Fig. 10 Average Recall Comparison for Classifiers

	Unigrams	Unigrams+Bigrams	Unigrams+Bigrams+SublinearTF
Multinomial Naïve Bayes	83	87	87
Logistic Regression	88	89	89
LinearSVC	88	90	91

Table 3 Average Recall Values for Classifiers

Fig. 11 shows the comparison of average F1 Score (for both positive and negative reviews) of classifiers including the combination of various features of each classifier. F1 Score of LinearSVC is best among all classifiers with the value of 91%. Table 4 shows the values of average F1 score of classifiers.

Fig. 11 Average F1 Score Comparison for Classifiers

	Unigrams	Unigrams+Bigrams	Unigrams+Bigrams+SublinearTF
Multinomial Naïve Bayes	83	87	87
Logistic Regression	88	89	89
LinearSVC	88	90	91

Table 4 Average F1 Scores for Classifiers

Fig 12, 13 and 14 shows the confusion matrix for Multinomial Naive Bayes, Linear SVC and Logistic Regression respectively.

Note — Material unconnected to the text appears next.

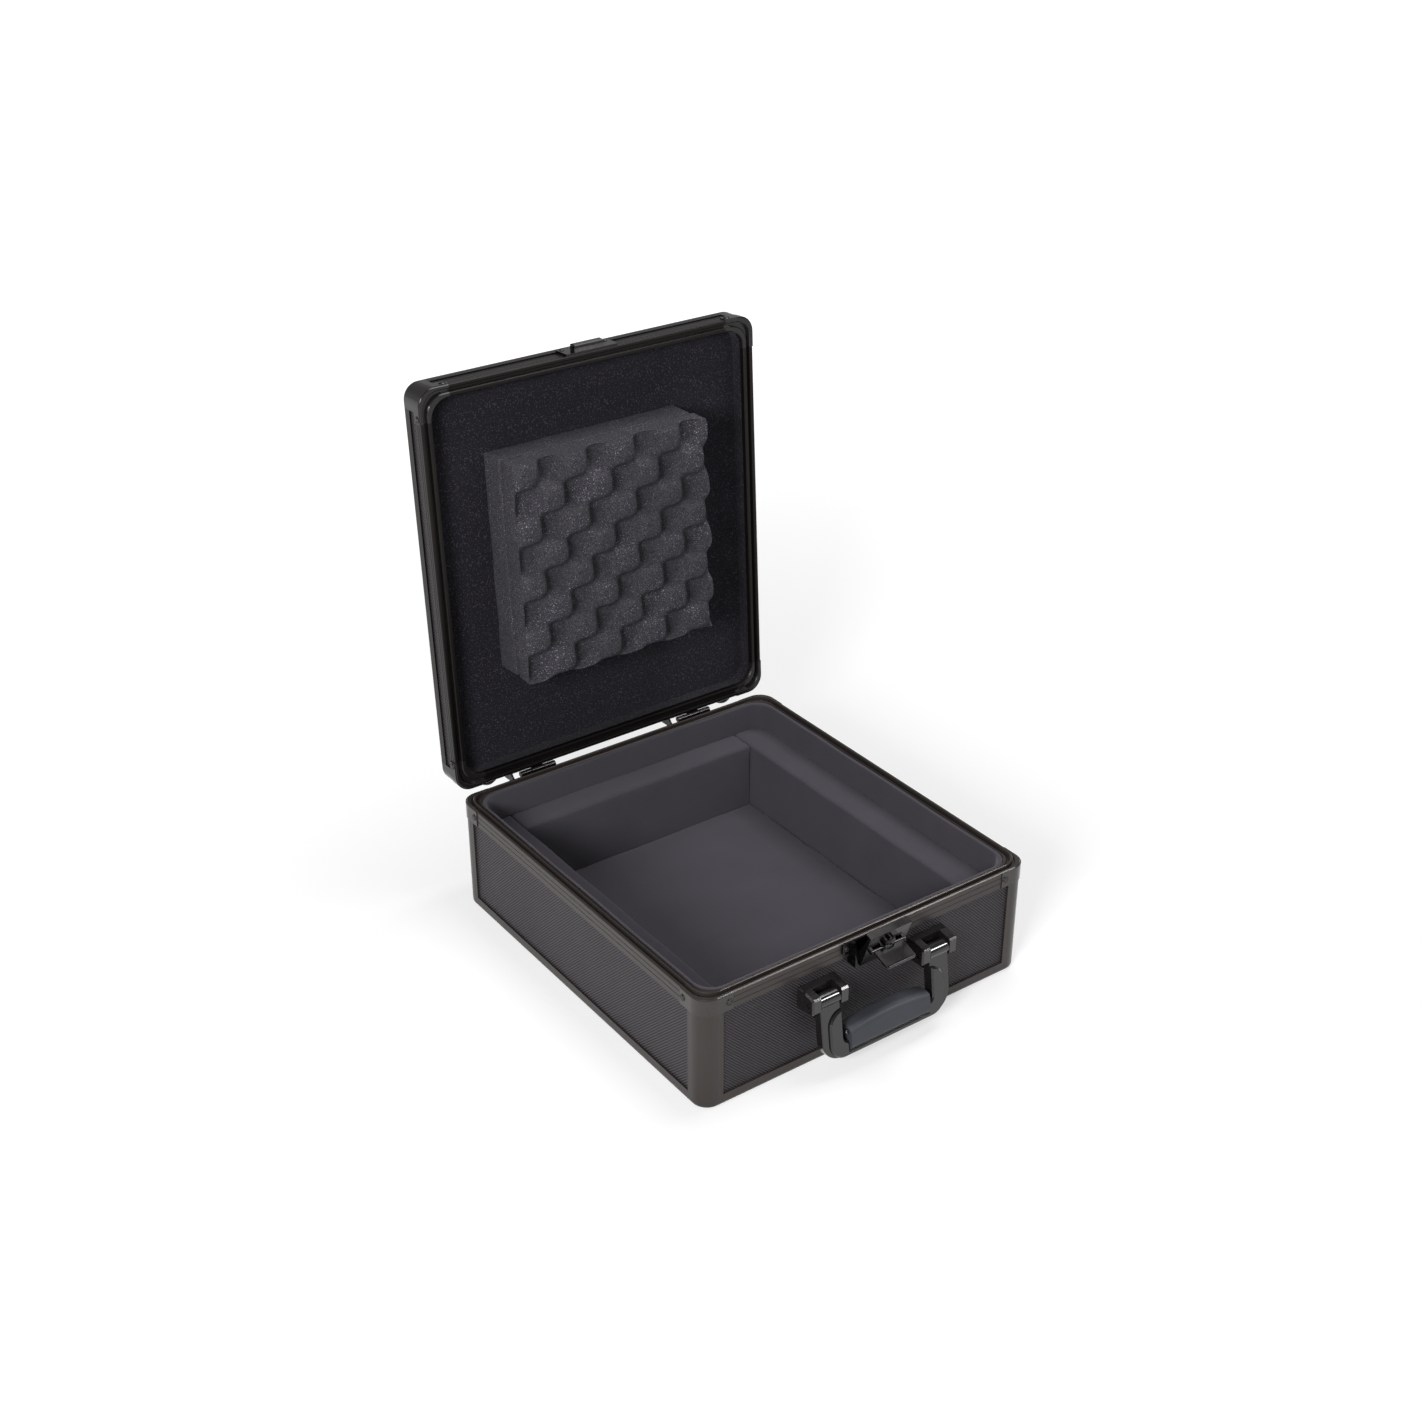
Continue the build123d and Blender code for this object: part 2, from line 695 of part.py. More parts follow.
def latch_hook():
    """A pressed channel: front plate, side flanges on the pin, and a claw folded in at the top."""
    half = latch_width / 2 - cheek_width - hook_side_gap
    y_front, y_back = front_y - hook_front, front_y - hook_front + hook_gauge
    body = block(-half, half, y_front, y_back, hook_z - hook_heel / 2, claw_top)
    body += block(-half, half, y_back, y_back + claw_reach, claw_low, claw_top)
    top_y = y_back + flange_top_reach
    points = [(y_back, hook_z - hook_heel / 2), (hook_y, hook_z - hook_heel / 2),
              (hook_y + hook_heel * 0.8, hook_z + hook_heel * 0.8), (top_y, claw_low),
              (top_y, claw_top), (y_back, claw_top)]
    flange = prism_x(points, half - hook_gauge, half)
    flange += rod_x(hook_heel, half - hook_gauge, half, hook_y, hook_z)
    for piece in mirrored_pair(flange):
        body += piece
    body -= rod_x(hook_pin_radius + pin_clearance, -half - 1, half + 1, hook_y, hook_z)
    boss = Pos(0, y_front - boss_depth / 2, boss_z) * Rot(90, 0, 0) * Cylinder(boss_radius, boss_depth)
    boss = chamfer(boss.edges().sort_by(Axis.Y)[0], edge_soft)
    body += boss
    bore = plug_radius + pin_clearance
    body -= Pos(0, y_front, boss_z) * Rot(90, 0, 0) * Cylinder(bore, 4 * boss_depth)
    lug_x = flap_width / 2 + flap_side_gap
    lug = block(lug_x, lug_x + flap_lug, flap_y, y_front, flap_z - flap_knuckle, flap_z + flap_knuckle)
    lug += rod_x(flap_knuckle, lug_x, lug_x + flap_lug, flap_y, flap_z)
    lug -= rod_x(flap_pin_radius, lug_x - 1, lug_x + flap_lug + 1, flap_y, flap_z)
    for piece in mirrored_pair(lug):
        body += piece
    return body


def latch_flap():
    """A pull flap, folded down along the hook's front, notched round the lock, with a lip at its edge."""
    half = flap_width / 2
    front = flap_y - flap_gauge / 2
    plate = block(-half, half, front, front + flap_gauge, flap_z - flap_length, flap_z)
    plate = fillet(plate.edges().filter_by(Axis.Y).group_by(Axis.Z)[0], flap_knuckle)
    lip = rod_x(flap_gauge * 0.75, -half + flap_knuckle, half - flap_knuckle, front + flap_gauge / 4,
                flap_z - flap_length + flap_gauge * 0.75)
    body = plate + lip + rod_x(flap_knuckle, -half, half, flap_y, flap_z)
    notch = boss_radius + flap_notch_gap
    body -= Pos(0, flap_y, flap_z + flap_knuckle) * Rot(90, 0, 0) * Cylinder(notch, 4 * flap_knuckle)
    return body - rod_x(flap_pin_radius + pin_clearance, -half - 1, half + 1, flap_y, flap_z)


def key_plug():
    """The lock's plug with its keyway, and the cam on its inner end."""
    y_front = front_y - hook_front - boss_depth - plug_proud
    y_cam = front_y - hook_front + hook_gauge + cam_gap
    depth = y_cam + cam_gauge - y_front
    plug = Pos(0, y_front + depth / 2, boss_z) * Rot(90, 0, 0) * Cylinder(plug_radius, depth)
    cam = block(-cam_width / 2, cam_width / 2, y_cam, y_cam + cam_gauge, boss_z - cam_length, boss_z)
    slot = block(-keyway_width / 2, keyway_width / 2, y_front - 1, y_front + keyway_depth,
                 boss_z - plug_radius * 0.7, boss_z + plug_radius * 0.7)
    return plug + cam - slot


def strike():
    """The plate on the lid's rim with the bar that the claw pulls down on."""
    half = strike_width / 2
    plate = block(-half, half, front_y - strike_plate_gauge, front_y, strike_low, strike_low + strike_height)
    plate = fillet(plate.edges().filter_by(Axis.Y), latch_plate)
    bar = block(-strike_bar_width / 2, strike_bar_width / 2, front_y - strike_bar_depth, front_y,
                bar_top - strike_bar_height, bar_top)
    bar = chamfer(bar.faces().sort_by(Axis.Y)[0].edges(), edge_soft)
    return plate + bar


def turned(shape, degrees, y, z):
    """A shape turned about an axis along X through (y, z)."""
    return Pos(0, y, z) * Rot(degrees, 0, 0) * Pos(0, -y, -z) * shape


def latch():
    """The hook leans out and the flap stands out from it, as they are left when the lid is open."""
    half = latch_width / 2
    pin_end = half - fit_gap
    flap_pin_end = flap_width / 2 + flap_side_gap + flap_lug - fit_gap
    fixed = {
        "latch_housing": latch_housing(),
        "latch_pin": rod_x(hook_pin_radius, -pin_end, pin_end, hook_y, hook_z),
    }
    flap_pin = rod_x(flap_pin_radius, boss_radius + flap_notch_gap, flap_pin_end, flap_y, flap_z)
    leaning = {
        "latch_hook": latch_hook(),
        "flap_pin": Compound(mirrored_pair(flap_pin)),
        "latch_flap": turned(latch_flap(), -flap_open, flap_y, flap_z),
        "key_plug": key_plug(),
    }
    return {**fixed, **{name: turned(shape, hook_open, hook_y, hook_z) for name, shape in leaning.items()}}


def base_parts():
    parts = base_boards()
    parts["base_corner_posts"] = Compound(at_corners(corner_post()))
    edge = edge_ring(edge_leg, top=False)
    edges = runs_of(edge, post_leg, 0, edge_leg)
    parts["base_bottom_edges"] = Compound(list(edges.values()))
    parts["base_bottom_corners"] = corners_of(edge_ring(cap_height, top=False), post_leg, 0, cap_height)
    parts.update(base_rim())
    parts["base_rim_rivets"] = rim_rivets(rim_z - base_rivet_drop)
    parts.update(base_linings())
    parts["base_rear_feet"] = rear_feet(base_foot_height, skin)
    parts.update(handle_brackets())
    parts.update(handle())
    parts.update(latch())
    return parts


def lid_parts():
    parts = lid_boards()
    parts.update(lid_rim())
    parts["lid_rim_rivets"] = rim_rivets(base_height + lid_rivet_rise)
    parts.update(lid_linings())
    parts.update(foam_pad())
    parts["lid_rear_feet"] = rear_feet(base_height + lid_foot_rise, 0.0)
    parts["strike_plate"] = strike()
    return parts


def solid_list(shape):
    """Every piece as plain solids, so that a group is a compound of its solids."""
    solids = shape.solids()
    return solids[0] if len(solids) == 1 else Compound(list(solids))


def main():
    os.makedirs("parts", exist_ok=True)
    fixed_hinge, moving_hinge = hinges()
    parts = {**base_parts(), **fixed_hinge}
    shut = {**lid_parts(), **moving_hinge}
    for name, shape in shut.items():
        parts[name] = turned(shape, -open_angle, hinge_y, hinge_z)
    for name, shape in parts.items():
        export_step(solid_list(shape), f"parts/{name}.step")
    print(len(parts), "nodes")


if __name__ == "__main__":
    main()
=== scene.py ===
"""Looks of an open mixer case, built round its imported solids. Sizes are in metres, in the solids' own frame."""

import json
from math import radians

import bmesh
import bpy
import numpy as np
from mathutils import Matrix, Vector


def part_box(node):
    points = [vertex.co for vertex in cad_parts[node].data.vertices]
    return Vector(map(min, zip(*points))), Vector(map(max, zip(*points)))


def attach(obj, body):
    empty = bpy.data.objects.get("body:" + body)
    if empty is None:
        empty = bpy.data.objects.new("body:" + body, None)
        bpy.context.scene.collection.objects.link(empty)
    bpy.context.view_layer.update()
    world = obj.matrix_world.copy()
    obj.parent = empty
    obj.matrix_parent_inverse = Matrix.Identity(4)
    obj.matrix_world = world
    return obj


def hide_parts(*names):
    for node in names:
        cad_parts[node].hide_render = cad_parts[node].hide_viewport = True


bl_info = {
    "name": "Mixer case finishes",
    "version": (1, 0, 0),
    "blender": (4, 5, 0),
    "location": "3D View > Sidebar > Case",
    "description": "Ribbed boards, dark profiles, velour linings, wavy foam and small fittings for a mixer case",
    "category": "Object",
}

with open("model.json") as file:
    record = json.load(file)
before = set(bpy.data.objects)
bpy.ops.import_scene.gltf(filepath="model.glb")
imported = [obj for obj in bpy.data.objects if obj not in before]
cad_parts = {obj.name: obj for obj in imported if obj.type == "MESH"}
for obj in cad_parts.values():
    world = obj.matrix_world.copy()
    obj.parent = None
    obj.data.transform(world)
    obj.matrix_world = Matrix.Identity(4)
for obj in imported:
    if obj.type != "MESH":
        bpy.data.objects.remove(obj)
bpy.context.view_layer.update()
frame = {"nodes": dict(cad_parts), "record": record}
NODES = frame["nodes"]
JOINTS = {joint["name"]: joint for joint in frame["record"]["behaviour"]["joints"]}


# Places and sizes that aren't read from the solids. The lid's are for the shut case.

HANDLE_TILT = 8.0
PLAN_RADIUS, PLAN_GROWTH = 0.015, 0.3
PLAN_RUN_STEPS, PLAN_ARC_STEPS = 40, 14
BLOCK_PITCH = 0.006

# Velour pads: the node, the axis it runs along, its edges' radius, and the seed of its unevenness
PADS = (("ledge_left", 1, 0.0026, 1.0), ("ledge_right", 1, 0.0026, 2.0), ("ledge_front", 0, 0.0026, 3.0),
        ("ledge_rear", 0, 0.0026, 4.0), ("floor_pad", 0, 0.0020, 5.0))
WALL_THICK, WALL_BEAD, WALL_STEP = 0.0050, 0.0020, 0.0039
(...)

Fig. 12 Confusion Matrix for Multinomial Naive Bayes Classifier

Fig. 13 Confusion Matrix for Linear Support Vector Machine

Fig. 14 Confusion Matrix for Logistic Regression Classifier

Conclusion

To sum up in short, using the large movie reviews dataset of Internet Movie Database (IMDB)[2][3], I focused on two possible categories for classification - positive and negative using three machine learning techniques namely Multinomial Naive Bayes, Support Vector Machine, and Logistic Regression (Max Entropy). I further evaluated their performance to classify the movie reviews based on sentiment. Additionally, I compared the techniques based on accuracy, precision, recall, f1-score and confusion matrix. As it can be observed from the analysis results, all the three classifiers perform better than results mentioned in the paper [4]. It can be also concluded that LinearSVC with unigram and bigram feature vectors along with sublinearTF for tranformation outperforms all the classifiers in terms of performance with accuracy of 90.744% and precision, recall and F1-score of 91%. Further, classifiers perform better with combination of unigrams and bigrams as feature vectors along with sublinear TF transformation of vectors.